▼

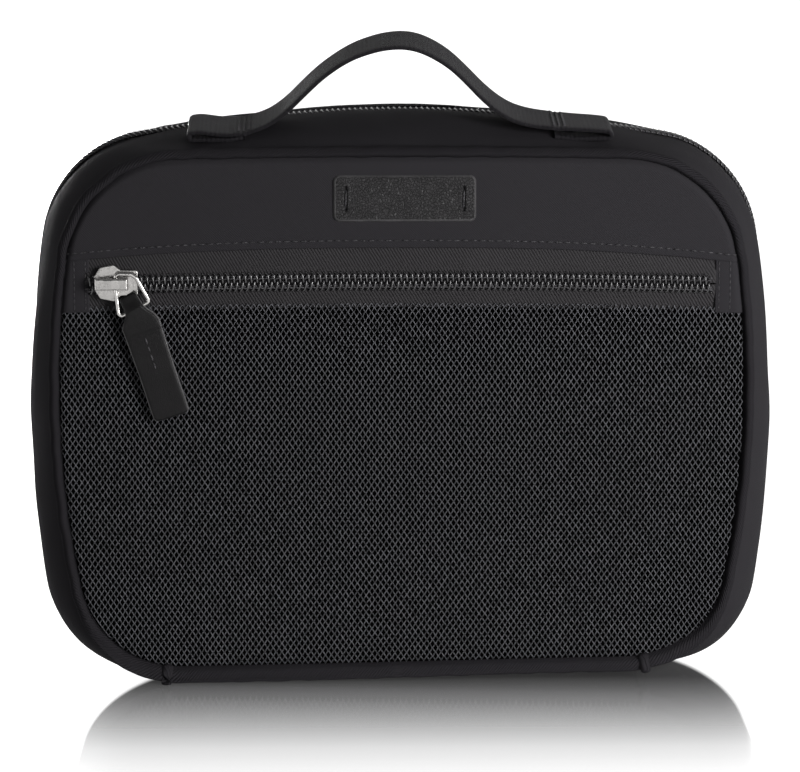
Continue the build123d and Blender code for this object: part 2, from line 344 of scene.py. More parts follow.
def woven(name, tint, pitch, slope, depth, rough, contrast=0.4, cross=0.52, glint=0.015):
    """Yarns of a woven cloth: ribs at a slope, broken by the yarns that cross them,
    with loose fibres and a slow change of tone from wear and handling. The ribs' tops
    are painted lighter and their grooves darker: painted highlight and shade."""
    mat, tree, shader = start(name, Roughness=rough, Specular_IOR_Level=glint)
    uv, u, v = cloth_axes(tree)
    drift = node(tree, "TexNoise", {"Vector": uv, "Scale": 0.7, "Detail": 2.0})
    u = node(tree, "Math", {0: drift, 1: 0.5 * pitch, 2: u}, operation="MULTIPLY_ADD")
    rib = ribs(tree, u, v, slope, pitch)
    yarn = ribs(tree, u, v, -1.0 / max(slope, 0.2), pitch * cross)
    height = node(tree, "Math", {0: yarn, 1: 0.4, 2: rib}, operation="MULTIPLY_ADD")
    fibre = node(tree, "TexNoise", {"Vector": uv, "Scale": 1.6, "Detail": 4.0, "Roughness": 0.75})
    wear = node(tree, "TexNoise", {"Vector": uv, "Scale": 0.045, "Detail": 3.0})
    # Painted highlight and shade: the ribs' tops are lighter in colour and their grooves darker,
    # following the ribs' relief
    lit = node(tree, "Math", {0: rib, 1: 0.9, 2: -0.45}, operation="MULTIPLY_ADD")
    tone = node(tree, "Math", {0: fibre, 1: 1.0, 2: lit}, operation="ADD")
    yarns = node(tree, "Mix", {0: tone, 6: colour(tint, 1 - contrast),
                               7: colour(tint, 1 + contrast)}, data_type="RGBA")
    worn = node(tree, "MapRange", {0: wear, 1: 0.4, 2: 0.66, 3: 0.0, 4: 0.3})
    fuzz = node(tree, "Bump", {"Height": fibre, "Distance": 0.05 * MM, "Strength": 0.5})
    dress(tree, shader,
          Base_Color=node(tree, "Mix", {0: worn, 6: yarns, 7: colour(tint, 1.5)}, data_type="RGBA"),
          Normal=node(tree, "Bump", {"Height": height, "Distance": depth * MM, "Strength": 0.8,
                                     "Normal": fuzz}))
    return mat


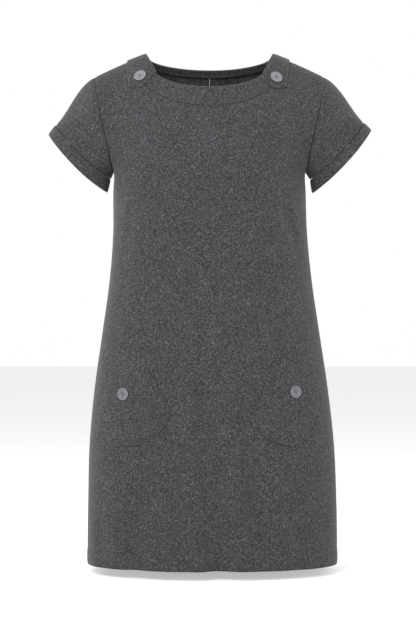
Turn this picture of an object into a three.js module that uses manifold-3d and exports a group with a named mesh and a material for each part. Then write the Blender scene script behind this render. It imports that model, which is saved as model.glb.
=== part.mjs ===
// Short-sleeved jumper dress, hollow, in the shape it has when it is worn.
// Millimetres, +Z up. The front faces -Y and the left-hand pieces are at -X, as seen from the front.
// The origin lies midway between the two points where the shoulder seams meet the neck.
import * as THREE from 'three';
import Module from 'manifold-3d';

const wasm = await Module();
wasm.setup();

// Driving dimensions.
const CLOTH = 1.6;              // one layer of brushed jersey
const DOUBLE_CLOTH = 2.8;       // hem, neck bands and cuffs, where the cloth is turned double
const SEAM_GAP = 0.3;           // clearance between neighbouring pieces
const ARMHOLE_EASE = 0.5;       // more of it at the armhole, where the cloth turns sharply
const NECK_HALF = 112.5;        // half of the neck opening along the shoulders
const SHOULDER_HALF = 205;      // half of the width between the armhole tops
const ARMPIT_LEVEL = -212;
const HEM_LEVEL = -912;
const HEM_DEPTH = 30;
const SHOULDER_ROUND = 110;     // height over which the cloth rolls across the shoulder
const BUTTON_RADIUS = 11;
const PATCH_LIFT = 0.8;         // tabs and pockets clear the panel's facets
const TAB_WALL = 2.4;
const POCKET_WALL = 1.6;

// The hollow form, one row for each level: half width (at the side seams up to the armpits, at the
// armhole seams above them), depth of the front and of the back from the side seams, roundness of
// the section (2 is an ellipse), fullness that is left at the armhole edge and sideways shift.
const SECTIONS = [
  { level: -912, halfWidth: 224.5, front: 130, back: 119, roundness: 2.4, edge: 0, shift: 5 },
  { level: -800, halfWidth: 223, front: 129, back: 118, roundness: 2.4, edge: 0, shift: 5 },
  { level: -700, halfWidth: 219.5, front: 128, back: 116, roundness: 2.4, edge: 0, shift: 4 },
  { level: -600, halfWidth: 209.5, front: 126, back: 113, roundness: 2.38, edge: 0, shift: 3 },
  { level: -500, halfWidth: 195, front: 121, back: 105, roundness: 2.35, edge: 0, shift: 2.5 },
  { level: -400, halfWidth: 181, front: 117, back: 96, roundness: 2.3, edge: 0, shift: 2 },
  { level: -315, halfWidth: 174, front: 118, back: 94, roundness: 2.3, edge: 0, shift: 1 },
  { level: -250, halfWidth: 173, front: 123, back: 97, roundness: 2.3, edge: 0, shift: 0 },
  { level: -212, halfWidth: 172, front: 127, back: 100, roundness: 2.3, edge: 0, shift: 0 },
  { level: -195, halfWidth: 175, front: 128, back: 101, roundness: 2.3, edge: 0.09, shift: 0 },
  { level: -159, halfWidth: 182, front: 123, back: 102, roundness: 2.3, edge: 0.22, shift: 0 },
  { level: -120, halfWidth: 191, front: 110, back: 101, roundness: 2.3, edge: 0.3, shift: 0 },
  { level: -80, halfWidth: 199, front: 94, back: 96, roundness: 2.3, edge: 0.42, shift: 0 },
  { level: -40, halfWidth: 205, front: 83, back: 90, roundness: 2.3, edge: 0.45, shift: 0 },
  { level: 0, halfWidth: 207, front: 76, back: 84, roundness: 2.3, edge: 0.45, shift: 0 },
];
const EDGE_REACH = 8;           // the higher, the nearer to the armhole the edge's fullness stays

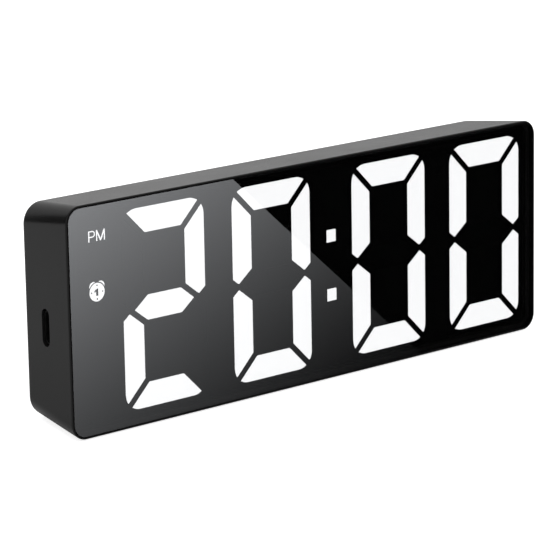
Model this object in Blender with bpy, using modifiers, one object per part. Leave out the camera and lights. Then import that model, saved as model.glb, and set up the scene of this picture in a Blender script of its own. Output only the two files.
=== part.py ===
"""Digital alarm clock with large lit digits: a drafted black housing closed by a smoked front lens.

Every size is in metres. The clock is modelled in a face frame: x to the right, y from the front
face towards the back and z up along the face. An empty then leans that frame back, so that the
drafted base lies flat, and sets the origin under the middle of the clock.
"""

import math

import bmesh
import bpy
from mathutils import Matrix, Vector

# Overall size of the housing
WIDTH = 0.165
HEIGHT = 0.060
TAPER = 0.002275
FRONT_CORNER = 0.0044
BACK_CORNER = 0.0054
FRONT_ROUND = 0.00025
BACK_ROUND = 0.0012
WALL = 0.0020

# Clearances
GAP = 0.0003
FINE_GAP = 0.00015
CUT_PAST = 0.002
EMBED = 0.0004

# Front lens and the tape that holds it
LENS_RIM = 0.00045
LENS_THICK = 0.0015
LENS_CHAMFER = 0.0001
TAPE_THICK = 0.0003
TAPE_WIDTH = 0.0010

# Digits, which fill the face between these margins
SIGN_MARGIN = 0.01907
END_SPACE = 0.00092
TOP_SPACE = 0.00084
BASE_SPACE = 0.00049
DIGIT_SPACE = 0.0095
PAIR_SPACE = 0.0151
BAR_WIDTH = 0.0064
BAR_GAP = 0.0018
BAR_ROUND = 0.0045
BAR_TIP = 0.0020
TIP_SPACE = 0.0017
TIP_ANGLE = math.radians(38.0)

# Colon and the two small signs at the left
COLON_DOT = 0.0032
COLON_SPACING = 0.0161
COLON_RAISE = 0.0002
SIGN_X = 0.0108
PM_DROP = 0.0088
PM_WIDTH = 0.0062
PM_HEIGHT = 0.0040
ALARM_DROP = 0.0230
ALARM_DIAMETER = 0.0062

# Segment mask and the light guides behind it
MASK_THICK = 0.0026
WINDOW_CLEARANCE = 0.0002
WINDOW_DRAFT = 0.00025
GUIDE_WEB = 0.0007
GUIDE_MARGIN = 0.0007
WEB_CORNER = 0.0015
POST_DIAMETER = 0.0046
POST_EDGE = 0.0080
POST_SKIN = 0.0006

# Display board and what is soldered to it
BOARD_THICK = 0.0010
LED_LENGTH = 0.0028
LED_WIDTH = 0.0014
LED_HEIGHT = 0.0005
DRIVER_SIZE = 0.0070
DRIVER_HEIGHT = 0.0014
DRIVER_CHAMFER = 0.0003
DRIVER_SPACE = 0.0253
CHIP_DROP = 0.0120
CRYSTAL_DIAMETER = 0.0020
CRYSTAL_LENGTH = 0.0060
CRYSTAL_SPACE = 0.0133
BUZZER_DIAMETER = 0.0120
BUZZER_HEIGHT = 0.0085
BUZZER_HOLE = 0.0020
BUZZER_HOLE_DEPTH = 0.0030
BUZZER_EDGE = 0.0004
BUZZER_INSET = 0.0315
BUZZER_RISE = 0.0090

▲
▼

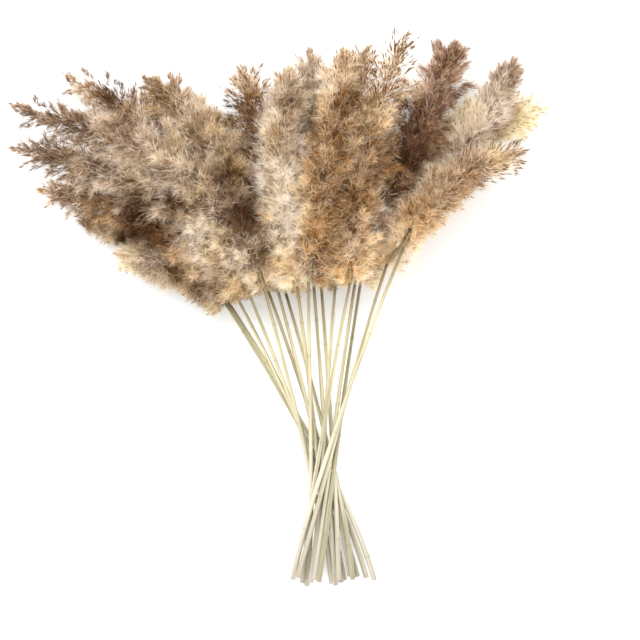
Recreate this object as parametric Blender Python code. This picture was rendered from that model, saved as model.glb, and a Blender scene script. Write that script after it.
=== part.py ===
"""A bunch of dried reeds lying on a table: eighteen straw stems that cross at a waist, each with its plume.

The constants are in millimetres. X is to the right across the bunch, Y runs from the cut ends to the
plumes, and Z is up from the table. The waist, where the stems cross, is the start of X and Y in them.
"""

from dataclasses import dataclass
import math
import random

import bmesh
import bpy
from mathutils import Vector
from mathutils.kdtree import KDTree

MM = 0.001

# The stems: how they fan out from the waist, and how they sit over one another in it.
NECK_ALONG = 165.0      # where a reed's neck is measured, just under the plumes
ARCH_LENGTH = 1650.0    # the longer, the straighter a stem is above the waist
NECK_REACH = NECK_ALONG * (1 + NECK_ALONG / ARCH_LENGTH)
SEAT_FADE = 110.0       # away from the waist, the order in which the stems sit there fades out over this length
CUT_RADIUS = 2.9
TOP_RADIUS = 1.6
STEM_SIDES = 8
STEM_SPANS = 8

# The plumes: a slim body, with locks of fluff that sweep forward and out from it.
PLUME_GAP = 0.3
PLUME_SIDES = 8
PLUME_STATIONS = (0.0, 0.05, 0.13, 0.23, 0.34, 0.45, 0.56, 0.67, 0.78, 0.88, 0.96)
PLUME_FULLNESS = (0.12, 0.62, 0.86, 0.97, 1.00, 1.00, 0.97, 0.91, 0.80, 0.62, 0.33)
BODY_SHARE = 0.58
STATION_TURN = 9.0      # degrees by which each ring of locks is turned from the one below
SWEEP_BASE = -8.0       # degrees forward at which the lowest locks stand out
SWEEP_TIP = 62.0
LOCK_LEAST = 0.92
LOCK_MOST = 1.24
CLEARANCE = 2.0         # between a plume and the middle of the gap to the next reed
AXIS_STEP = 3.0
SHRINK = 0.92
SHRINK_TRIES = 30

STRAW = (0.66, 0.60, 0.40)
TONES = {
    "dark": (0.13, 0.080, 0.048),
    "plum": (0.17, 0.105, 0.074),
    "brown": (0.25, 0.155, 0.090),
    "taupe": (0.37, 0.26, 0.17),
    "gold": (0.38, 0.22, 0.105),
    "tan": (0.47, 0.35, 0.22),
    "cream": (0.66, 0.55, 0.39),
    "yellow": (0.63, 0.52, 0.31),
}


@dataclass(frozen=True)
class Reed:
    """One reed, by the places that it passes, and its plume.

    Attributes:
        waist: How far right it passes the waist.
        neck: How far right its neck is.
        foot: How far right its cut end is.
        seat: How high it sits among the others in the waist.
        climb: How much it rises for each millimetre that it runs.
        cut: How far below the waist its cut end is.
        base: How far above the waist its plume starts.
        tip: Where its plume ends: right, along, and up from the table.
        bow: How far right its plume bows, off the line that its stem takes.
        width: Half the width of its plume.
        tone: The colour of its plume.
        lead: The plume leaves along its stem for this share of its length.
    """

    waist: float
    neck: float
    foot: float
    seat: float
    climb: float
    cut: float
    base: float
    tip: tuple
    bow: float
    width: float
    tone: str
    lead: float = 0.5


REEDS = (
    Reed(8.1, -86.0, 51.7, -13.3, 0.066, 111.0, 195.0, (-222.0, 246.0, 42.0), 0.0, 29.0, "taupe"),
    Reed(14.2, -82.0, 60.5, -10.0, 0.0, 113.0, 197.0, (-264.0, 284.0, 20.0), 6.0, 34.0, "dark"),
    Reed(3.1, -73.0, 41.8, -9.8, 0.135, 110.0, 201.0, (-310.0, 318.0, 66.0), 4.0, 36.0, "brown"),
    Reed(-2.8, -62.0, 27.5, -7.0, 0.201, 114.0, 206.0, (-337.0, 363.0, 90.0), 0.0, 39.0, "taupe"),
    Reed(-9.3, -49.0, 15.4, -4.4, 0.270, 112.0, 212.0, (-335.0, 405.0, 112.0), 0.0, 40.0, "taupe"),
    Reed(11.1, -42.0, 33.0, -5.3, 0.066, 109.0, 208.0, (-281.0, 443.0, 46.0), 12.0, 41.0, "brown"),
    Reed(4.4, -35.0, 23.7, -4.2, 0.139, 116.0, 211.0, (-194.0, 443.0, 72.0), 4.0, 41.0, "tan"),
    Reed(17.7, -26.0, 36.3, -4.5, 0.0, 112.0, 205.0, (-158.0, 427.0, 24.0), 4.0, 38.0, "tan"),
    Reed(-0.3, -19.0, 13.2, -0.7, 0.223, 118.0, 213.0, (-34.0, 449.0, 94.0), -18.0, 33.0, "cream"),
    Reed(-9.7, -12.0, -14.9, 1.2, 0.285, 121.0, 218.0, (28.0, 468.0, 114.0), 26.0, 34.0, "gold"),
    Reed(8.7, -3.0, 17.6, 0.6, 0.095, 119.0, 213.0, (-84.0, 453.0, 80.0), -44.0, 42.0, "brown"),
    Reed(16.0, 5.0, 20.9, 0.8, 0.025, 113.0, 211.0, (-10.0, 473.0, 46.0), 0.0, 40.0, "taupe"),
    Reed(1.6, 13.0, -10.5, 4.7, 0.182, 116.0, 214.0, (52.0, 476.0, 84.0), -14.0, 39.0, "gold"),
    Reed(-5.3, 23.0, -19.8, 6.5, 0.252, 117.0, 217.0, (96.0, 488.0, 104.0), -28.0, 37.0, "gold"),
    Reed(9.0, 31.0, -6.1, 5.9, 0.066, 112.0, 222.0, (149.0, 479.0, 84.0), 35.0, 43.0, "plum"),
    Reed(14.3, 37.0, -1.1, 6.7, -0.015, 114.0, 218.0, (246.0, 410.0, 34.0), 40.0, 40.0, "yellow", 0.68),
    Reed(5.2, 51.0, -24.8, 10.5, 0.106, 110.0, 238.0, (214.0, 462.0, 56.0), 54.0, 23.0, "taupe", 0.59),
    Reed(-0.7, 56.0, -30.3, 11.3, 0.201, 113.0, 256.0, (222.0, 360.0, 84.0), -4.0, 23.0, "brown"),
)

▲
▼

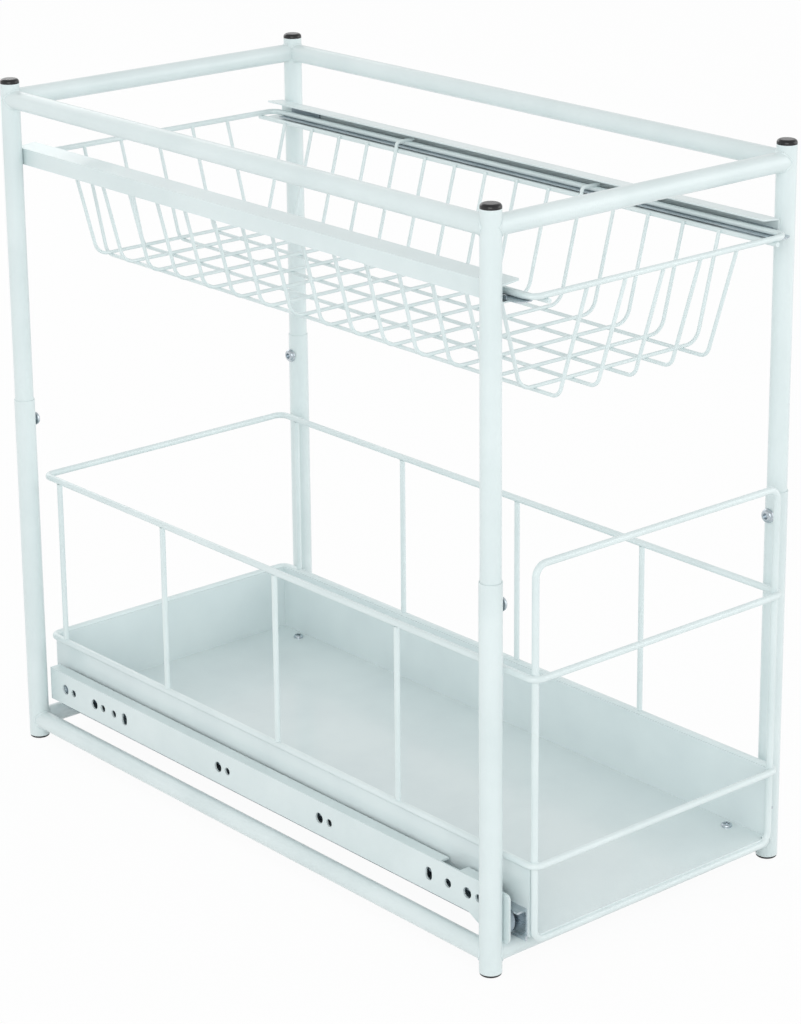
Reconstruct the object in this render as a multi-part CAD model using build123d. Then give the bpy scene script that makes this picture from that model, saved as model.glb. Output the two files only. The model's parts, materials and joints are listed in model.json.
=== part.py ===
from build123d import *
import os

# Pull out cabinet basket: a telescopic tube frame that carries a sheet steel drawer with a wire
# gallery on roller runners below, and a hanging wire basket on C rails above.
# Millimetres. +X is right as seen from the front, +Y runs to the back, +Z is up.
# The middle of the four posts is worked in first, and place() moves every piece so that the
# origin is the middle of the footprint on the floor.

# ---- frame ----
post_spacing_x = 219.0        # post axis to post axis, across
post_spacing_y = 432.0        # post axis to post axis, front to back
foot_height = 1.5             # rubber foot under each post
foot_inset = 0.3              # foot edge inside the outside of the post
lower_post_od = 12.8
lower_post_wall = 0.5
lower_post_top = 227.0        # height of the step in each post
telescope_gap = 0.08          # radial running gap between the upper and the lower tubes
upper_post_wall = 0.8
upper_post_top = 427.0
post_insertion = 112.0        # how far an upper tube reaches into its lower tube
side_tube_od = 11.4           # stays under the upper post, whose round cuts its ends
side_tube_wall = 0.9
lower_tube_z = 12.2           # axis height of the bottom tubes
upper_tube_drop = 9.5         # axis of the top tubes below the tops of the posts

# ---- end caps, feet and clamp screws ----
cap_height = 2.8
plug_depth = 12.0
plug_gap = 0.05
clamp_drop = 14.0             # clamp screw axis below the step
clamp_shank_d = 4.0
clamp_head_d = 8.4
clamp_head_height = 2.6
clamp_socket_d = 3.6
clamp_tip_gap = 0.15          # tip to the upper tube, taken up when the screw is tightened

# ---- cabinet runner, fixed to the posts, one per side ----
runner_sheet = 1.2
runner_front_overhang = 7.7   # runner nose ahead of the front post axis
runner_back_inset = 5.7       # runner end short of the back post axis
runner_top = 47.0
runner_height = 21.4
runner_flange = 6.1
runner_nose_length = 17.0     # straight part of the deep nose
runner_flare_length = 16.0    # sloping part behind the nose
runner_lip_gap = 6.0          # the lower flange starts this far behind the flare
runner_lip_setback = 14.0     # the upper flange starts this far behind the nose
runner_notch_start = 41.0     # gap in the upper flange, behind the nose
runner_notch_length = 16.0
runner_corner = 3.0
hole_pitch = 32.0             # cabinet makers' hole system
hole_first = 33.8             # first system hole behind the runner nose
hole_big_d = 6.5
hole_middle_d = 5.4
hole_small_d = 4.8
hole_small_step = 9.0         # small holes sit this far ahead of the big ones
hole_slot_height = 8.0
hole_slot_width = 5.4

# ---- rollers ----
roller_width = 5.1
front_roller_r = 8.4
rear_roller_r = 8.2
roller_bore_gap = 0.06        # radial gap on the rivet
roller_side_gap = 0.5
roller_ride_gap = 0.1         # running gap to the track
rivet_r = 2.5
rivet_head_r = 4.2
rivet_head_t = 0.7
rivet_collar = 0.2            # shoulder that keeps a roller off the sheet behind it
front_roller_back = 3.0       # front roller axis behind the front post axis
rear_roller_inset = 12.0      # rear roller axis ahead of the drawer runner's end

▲

[The task]
Each line from the one containing "Turn this picture" through the one containing "wasm.setup();" must be retyped exactly, the first and last of these included.

[Solution below]
Turn this picture of an object into a three.js module that uses manifold-3d and exports a group with a named mesh and a material for each part. Then write the Blender scene script behind this render. It imports that model, which is saved as model.glb.
=== part.mjs ===
// Short-sleeved jumper dress, hollow, in the shape it has when it is worn.
// Millimetres, +Z up. The front faces -Y and the left-hand pieces are at -X, as seen from the front.
// The origin lies midway between the two points where the shoulder seams meet the neck.
import * as THREE from 'three';
import Module from 'manifold-3d';

const wasm = await Module();
wasm.setup();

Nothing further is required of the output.